Despite the sea wall proving a worthy defence, incidents of widespread flooding were not a thing of the past. During December 1978 and February 1979, two major storms caused further devastation to Chiswell. The flooding led to further defence installations during the 1980s. During January–February 2014, violent storms across the south-west of England caused more flooding in the village, which received a lot of national and international attention.
Chesil Cove is a popular site for scuba divers. It has become one of the best known shore dives in the UK. The cove is a reasonably shallow shore dive, and has an interesting selection of south coast marine life, as well as an abundance of flora and fauna. Although there have been many shipwrecks in the cove, few significant divable remains exist close to the beach due to its exposure to strong waves.

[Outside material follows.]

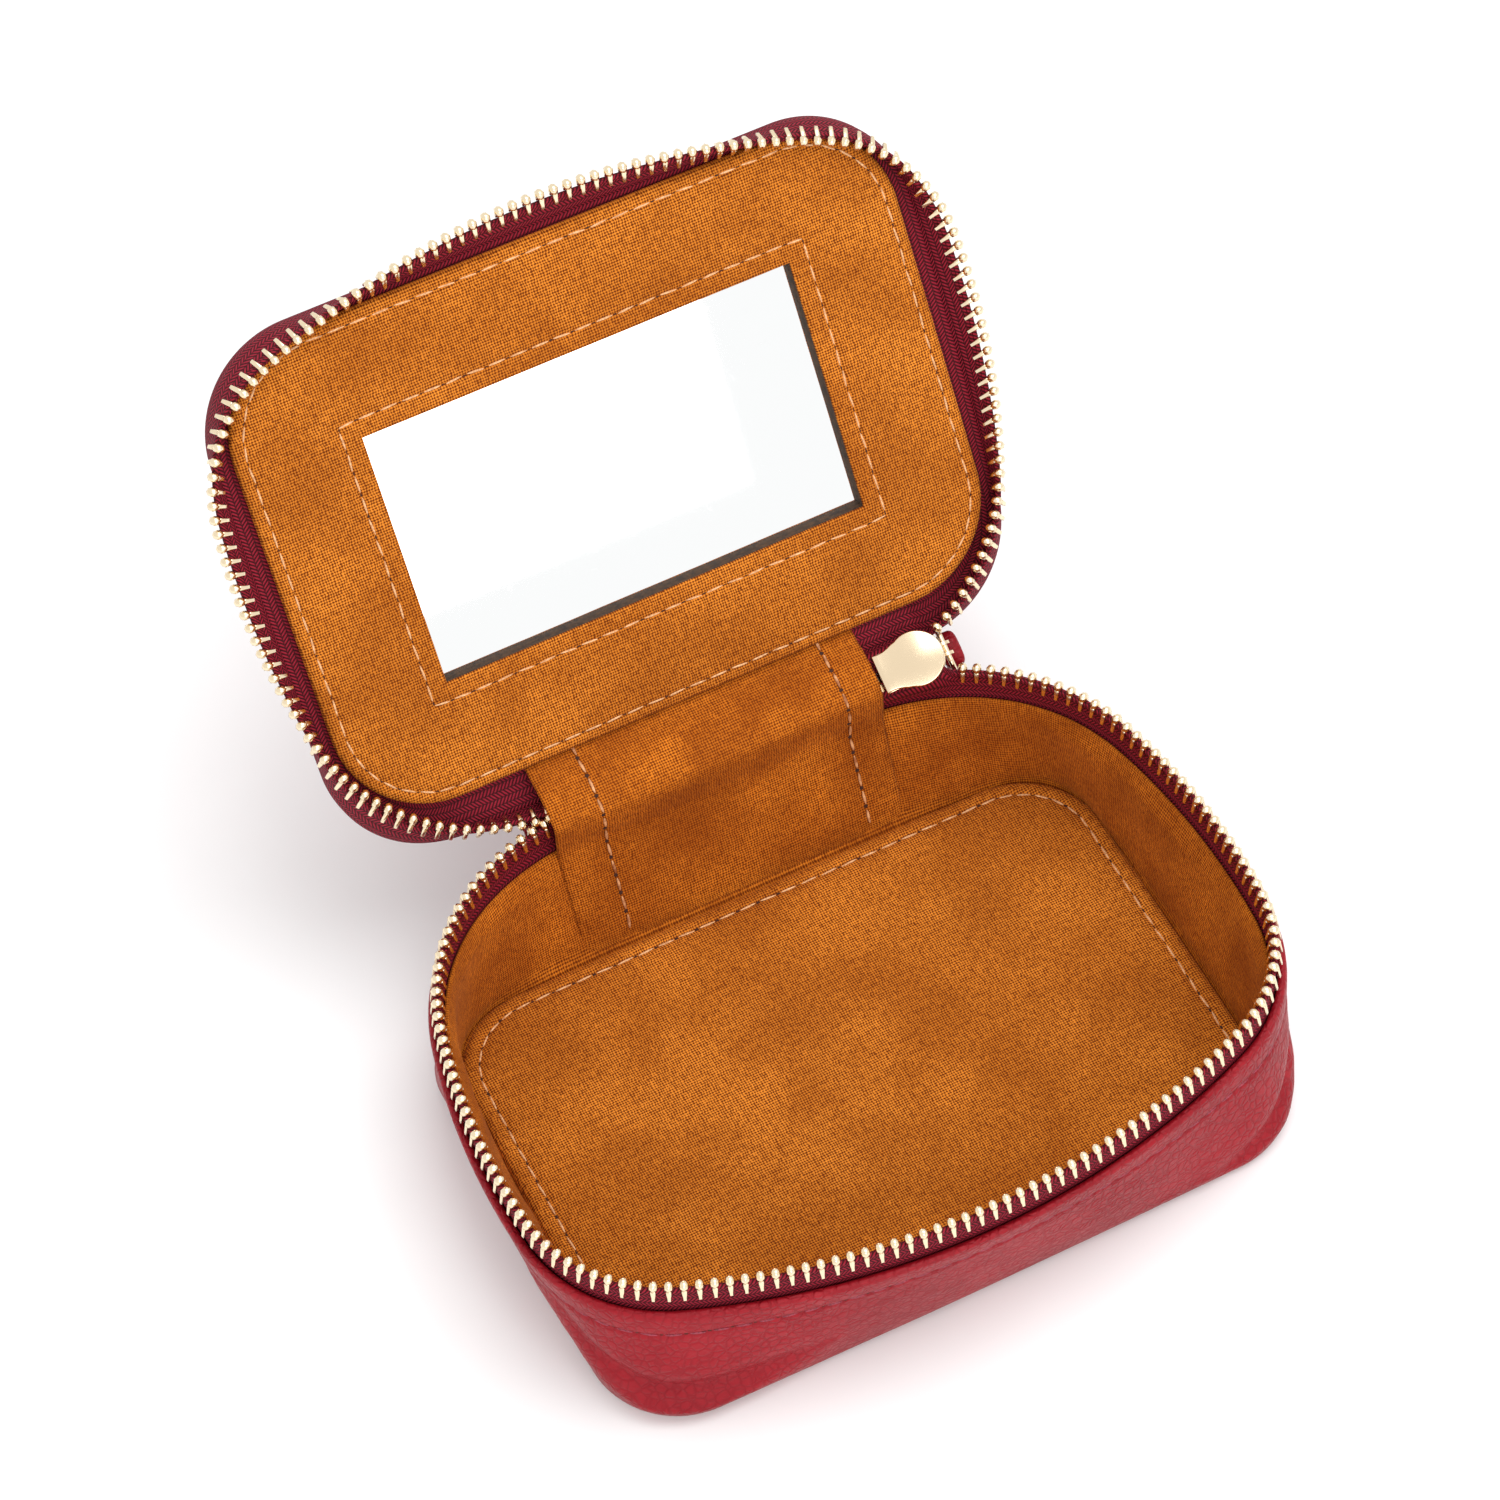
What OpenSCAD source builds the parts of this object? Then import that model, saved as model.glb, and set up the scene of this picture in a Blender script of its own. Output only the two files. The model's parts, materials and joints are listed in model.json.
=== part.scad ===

Through fishing, the beach provided the main occupation for the villagers of Chiswell and the rest of the islanders. The beach is still used by sea anglers and the British record for shore-captured shore rockling was set there in 1992. Recreational fishing is a popular pastime at the cove.
The Jurassic Coast stretches over a distance of 155 kilometres (96 mi), from Orcombe Point near Exmouth, in the west, to Old Harry Rocks on the Isle of Purbeck, in the east. The coastal exposures along the coastline provide a continuous sequence of Triassic, Jurassic and Cretaceous rock formations spanning approximately 185 million years of the Earth's history. The localities along the Jurassic Coast includes a large range of important fossil zones.